Summary:
We have investigated the relevant trend of the bolometric
correction (BC) at the cool-temperature regime of red giant stars and its
possible dependence on stellar metallicity. Our analysis relies on a wide
sample of optical-infrared spectroscopic observations, along the
3500 Å--2.5 μm wavelength range, for a grid of 92 red giant
stars in five (3 globular + 2 open) Galactic clusters, along the full
metallicity range covered by the bulk of the stars, -2.2 ≤ [Fe/H] ≤ +0.4.
Synthetic BVRcIcJHK photometry from the derived spectral energy
distributions allowed us to obtain robust temperature (Teff) estimates
for each star, within ± 100 K or less. According to the appropriate temperature
estimate, black-body extrapolation of the observed spectral energy distribution (SED)
allowed us to assess the unsampled flux beyond the wavelength limits of our survey.
For the bulk of our red giants, this fraction amounted to 15% of the total bolometric
luminosity, a figure that raises up to 30% for the coolest targets
(Teff ≤ 3500 K). Allover, we trust to infer stellar Mbol
values with an internal accuracy of a few percent. Even neglecting any correction
for lost luminosity etc. we would be overestimating Mbol by ≤ 0.3 mag,
in the worst cases. Making use of our new database, we provide a set of fitting functions for
the V and K BC vs. Teff and vs. (B-V) and (V-K) broad-band colors,
valid over the interval 3300 K ≤ Teff ≤ 5000 K,
especially suited for Red Giants.
The analysis of the BCV and BCK estimates along the wide range of
metallicity spanned by our stellar sample show no evident drift with [Fe/H].
Things may be different for the B-band correction, where the blanketing effects
are more and more severe. A drift of Δ (B-V) vs. [Fe/H] is in fact
clearly evident from our data, with metal-poor stars displaying a "bluer"

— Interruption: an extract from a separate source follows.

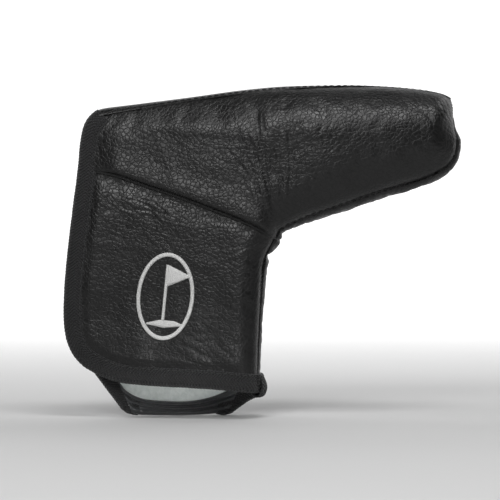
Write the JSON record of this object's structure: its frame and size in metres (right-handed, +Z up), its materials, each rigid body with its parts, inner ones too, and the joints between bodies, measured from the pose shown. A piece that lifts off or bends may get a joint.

(B-V) with respect to the metal-rich sample, for fixed Teff.
Our empirical bolometric corrections are in good overall agreement with most of
the existing theoretical and observational determinations, supporting the
conclusion that (a) BCK from the most recent studies are reliable within
≤ ±0.1 over the whole color/temperature range considered in this paper, and
(b) the same conclusion apply to BCV only for stars warmer than ~3800 K.
At cooler temperatures the agreement is less general, and MARCS models
are the only ones providing a satisfactory match to observations, in particular
in the BCV vs. (B-V) plane.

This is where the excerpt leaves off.